L’Aquila. Per non dimenticare.
Il santuario di San Gabriele, ha celebrato ieri una veglia per ricordare le vittime del terremoto che dieci anni fa, il 6 aprile 2009, ha devastato l’Aquila e provincia.
A guidare la preghiera è stato don Giovanni Mandozzi, a quel tempo parroco a Roio Piano (AQ) e oggi parroco di Isola del Gran Sasso.
Davanti all’altare alcuni segni: una strada circondata di sassi; un grande cuore fatto con piccoli lumi; una maglia con l’effige del capoluogo abruzzese sulle spalle e sul fronte la scritta “TerremoTosto” che, ha spiegato don Giovanni, richiama “sia la forza brutale del terremoto, sia la forza degli aquilani, gente di cuore che non si lascia abbattere dalla sventura e tiene duro per ripartire verso un futuro migliore”.
La liturgia è articolata in momenti di lettura e preghiera intervallati da alcuni video realizzati dal sacerdote usando le foto che lui stesso ha scattato nei giorni immediatamente successivi al sisma.

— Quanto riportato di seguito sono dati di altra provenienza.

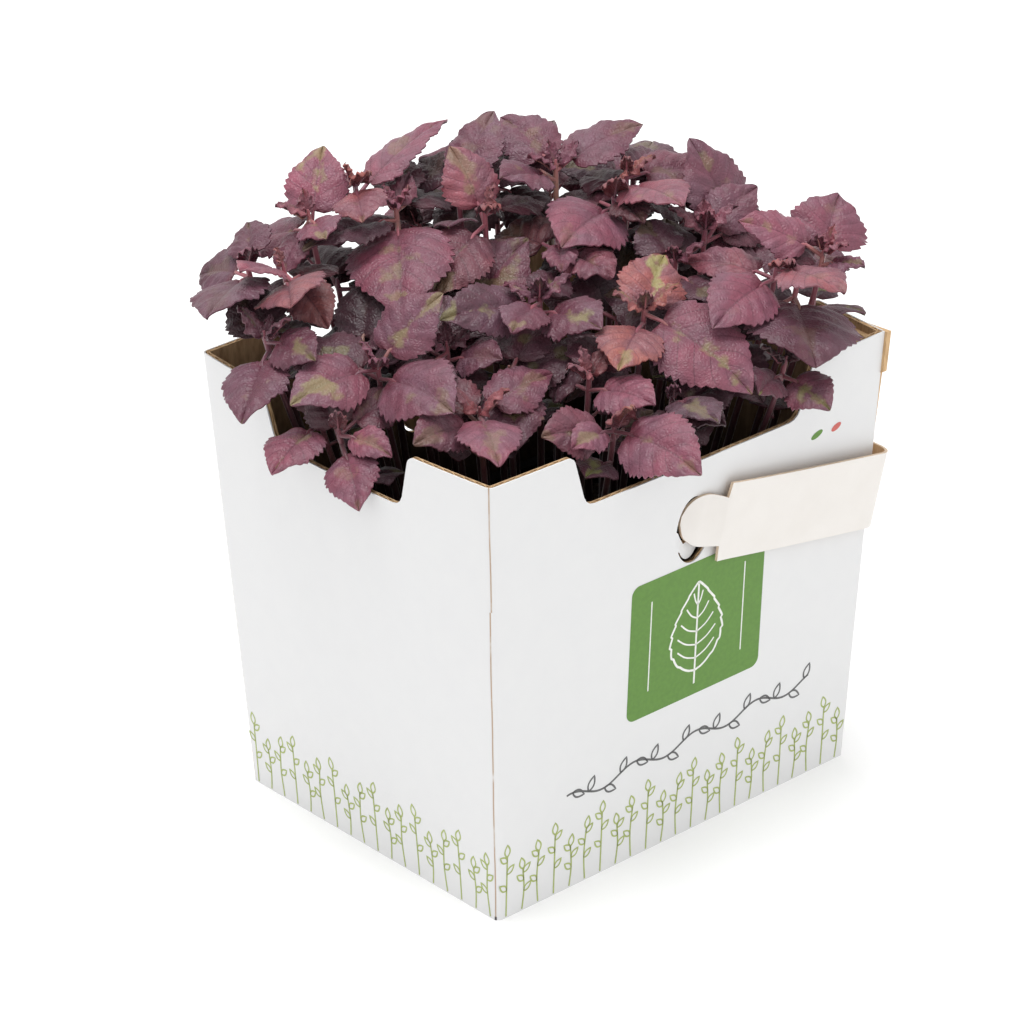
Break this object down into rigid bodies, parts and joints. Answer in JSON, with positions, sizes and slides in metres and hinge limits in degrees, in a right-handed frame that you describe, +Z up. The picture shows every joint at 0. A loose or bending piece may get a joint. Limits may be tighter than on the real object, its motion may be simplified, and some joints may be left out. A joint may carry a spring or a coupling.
{
  "type": "tray of microgreens",
  "caption": "Red shiso microgreens growing in a black tray inside a tall notched white carton with a card handle strap.",
  "frame": {"origin": "centre of the carton's base, on the surface that it stands on", "axes": "+Z up, +X towards the short wall that the strap is folded round, -Y out of the long printed wall"},
  "size_m": [0.1645, 0.1415, 0.1619],
  "materials": {
    "white_board": "satin",
    "cream_card": "matte",
    "black_plastic": "satin",
    "dark_medium": "matte",
    "red_leaf": "satin"
  },
  "bodies": {
    "root": {"carton": "white_board", "handle_strap": "cream_card", "growing_tray": "black_plastic", "growing_medium": "dark_medium", "stem_big_heart": "red_leaf", "stem_right_round": "red_leaf", "stem_right_star": "red_leaf", "stem_orange": "red_leaf", "stem_middle_heart": "red_leaf", "stem_top_cluster": "red_leaf", "stem_front_left": "red_leaf", "stem_front_middle": "red_leaf", "stem_front_right": "red_leaf", "stem_top_right": "red_leaf", "stem_left_rim": "red_leaf", "stem_left_edge": "red_leaf", "stem_left_round": "red_leaf", "stem_ribbed": "red_leaf", "stem_heart_side": "red_leaf", "stem_top_middle": "red_leaf", "stem_middle_pair": "red_leaf", "stem_back_spike": "red_leaf", "stem_left_back": "red_leaf", "stem_back_middle": "red_leaf", "stem_cup": "red_leaf", "stem_back_right": "red_leaf", "stem_middle_left": "red_leaf", "stem_middle_right": "red_leaf", "stem_left_pair": "red_leaf", "stem_front_arch": "red_leaf", "stem_right_dark": "red_leaf", "stem_right_tab": "red_leaf", "stem_rim_left": "red_leaf", "stem_left_inner": "red_leaf", "stem_back_inner": "red_leaf", "stem_fill_31": "red_leaf", "stem_fill_32": "red_leaf", "stem_fill_33": "red_leaf", "stem_fill_34": "red_leaf", "stem_fill_35": "red_leaf", "stem_fill_36": "red_leaf", "stem_fill_37": "red_leaf", "stem_fill_38": "red_leaf", "stem_fill_39": "red_leaf", "stem_fill_40": "red_leaf", "stem_fill_41": "red_leaf", "stem_fill_42": "red_leaf"}
  },
  "joints": []
}
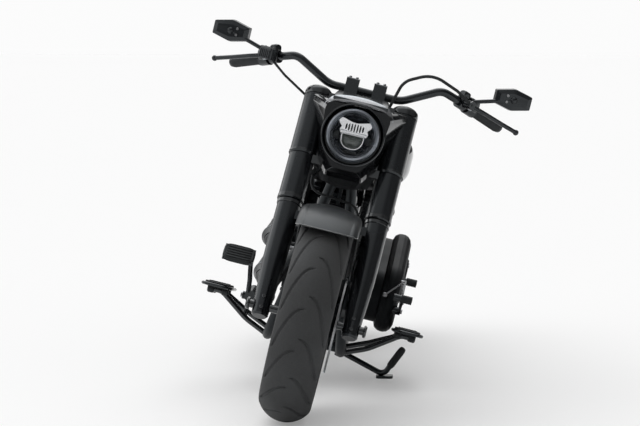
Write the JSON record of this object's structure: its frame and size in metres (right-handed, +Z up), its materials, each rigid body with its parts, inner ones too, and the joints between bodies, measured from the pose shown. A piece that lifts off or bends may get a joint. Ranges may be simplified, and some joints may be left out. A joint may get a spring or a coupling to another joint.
{
  "type": "cruiser motorcycle",
  "caption": "Low cruiser motorcycle with a wide front tyre, shrouded fork, shield-shaped headlight nacelle, swept bar and footboards, leaning on its side stand.",
  "frame": {"origin": "on the floor under the middle of the bounding box, with the machine parked on its side stand", "axes": "+Z up, -Y towards the front wheel, +X to the rider's left, the side it leans to"},
  "size_m": [1.0818, 2.3768, 1.2186],
  "materials": {
    "gloss_black": "gloss",
    "dark_paint": "satin",
    "satin_black": "satin",
    "engine_grey": "matte",
    "disc_steel": "brushed",
    "bare_steel": "satin",
    "rubber": "matte",
    "tyre": "matte",
    "seat_cover": "matte",
    "lamp_red": "gloss",
    "plate_white": "satin",
    "clear_glass": "clear"
  },
  "bodies": {
    "chassis": {"main_frame": "satin_black", "swingarm": "satin_black", "swingarm_braces": "satin_black", "swingarm_pivot": "bare_steel", "engine_cases": "engine_grey", "cylinders": "engine_grey", "rocker_covers": "satin_black", "pushrod_tubes": "satin_black", "air_cleaner": "satin_black", "primary_cover": "engine_grey", "drive_pulley": "engine_grey", "drive_belt": "rubber", "exhaust_pipes": "satin_black", "mufflers": "satin_black", "fuel_tank": "gloss_black", "tank_console": "gloss_black", "seat": "seat_cover", "rear_fender": "gloss_black", "fender_struts": "satin_black", "tail_lights": "lamp_red", "plate_bracket": "plate_white", "oil_tank": "satin_black", "oil_cooler": "engine_grey", "footboards": "rubber", "footboard_brackets": "satin_black", "brake_pedal": "satin_black", "shift_lever": "satin_black", "rear_caliper": "satin_black", "rear_axle": "bare_steel", "stand_spring": "bare_steel"},
    "fork": {"triple_clamps": "satin_black", "fork_sliders": "satin_black", "fork_covers": "satin_black", "headlight_nacelle": "gloss_black", "headlight_shell": "gloss_black", "headlight_lens": "clear_glass", "handlebar": "satin_black", "risers": "satin_black", "grips": "rubber", "switch_housings": "satin_black", "control_levers": "satin_black", "brake_reservoir": "satin_black", "mirrors": "satin_black", "front_fender": "dark_paint", "fender_brackets": "satin_black", "front_caliper": "satin_black", "front_axle": "bare_steel", "clutch_cable": "rubber", "brake_hose": "rubber"},
    "front_wheel": {"front_tyre": "tyre", "front_rim": "satin_black", "front_disc": "disc_steel"},
    "rear_wheel": {"rear_tyre": "tyre", "rear_rim": "satin_black", "rear_disc": "disc_steel", "rear_pulley": "satin_black"},
    "side_stand": {"side_stand": "satin_black"}
  },
  "joints": [
    {"name": "steering", "type": "hinge", "parent": "chassis", "child": "fork", "pos_m": [-0.03499, -0.48184, 0.82241], "axis": [0.2051, 0.4987, 0.8422], "range_deg": [-28, 28]},
    {"name": "front_wheel_spin", "type": "hinge", "parent": "fork", "child": "front_wheel", "pos_m": [-0.15773, -0.86342, 0.31831], "axis": [0.9715, 0.0004, -0.2368], "continuous": true},
    {"name": "rear_wheel_spin", "type": "hinge", "parent": "chassis", "child": "rear_wheel", "pos_m": [-0.15773, 0.80158, 0.32087], "axis": [0.9715, 0.0004, -0.2368], "continuous": true},
    {"name": "stand_fold", "type": "hinge", "parent": "chassis", "child": "side_stand", "pos_m": [-0.09206, -0.01106, 0.08232], "axis": [0.3805, -0.0225, 0.9245], "range_deg": [0, 99]}
  ]
}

Verso la fine della veglia è stata letta la testimonianza di una ragazza che il celebrante ha definito “inconsapevole vittima miracolata del terremoto”.
Stefania era già a letto quando avverte una prima forte scossa “durante la quale tutto rimane al suo posto”. Lo spavento, però, è grande e così quella notte dorme poco.
Quando arriva la scossa delle 3.32, è già vestita. Cerca di fuggire ma le scale che dovevano condurla fuori non ci sono più. Chiama casa per dare l’ultimo saluto ai suoi cari perché – racconta – “più passava il tempo e più mi rendevo conto che quella sarebbe stata la mia ultima notte”. Alle 4.50 viene estratta dalle macerie. Si guarda intorno, cerca volti amici, ma ben presto realizza che molte delle persone a cui era affezionata erano ancora sepolte dalle macerie e che qualcuno non lo avrebbe visto mai più.
Poi è lo stesso don Giovanni a dare la sua testimonianza. Da uomo di fede, parla di come il terremoto ne abbia ritemprato la fibra e la disposizione alla condivisione. E aggiunge: “Quello che mi porterò sempre nel cuore è stato il 7 aprile, quando ho celebrato un battesimo usando una bacinella e un bicchiere di plastica. Anche questo – spiega – è un segno di rinascita”.
E la rinascita non solo degli edifici, ma anche della comunità civica, è l’augurio più bello che ci sentiamo di fare ad una città che vede risorgere i palazzi, ma che risulta ancora spopolata. Perché una casa inabitata è un guscio vuoto, e non esiste rinascita della città senza la rinascita della popolazione.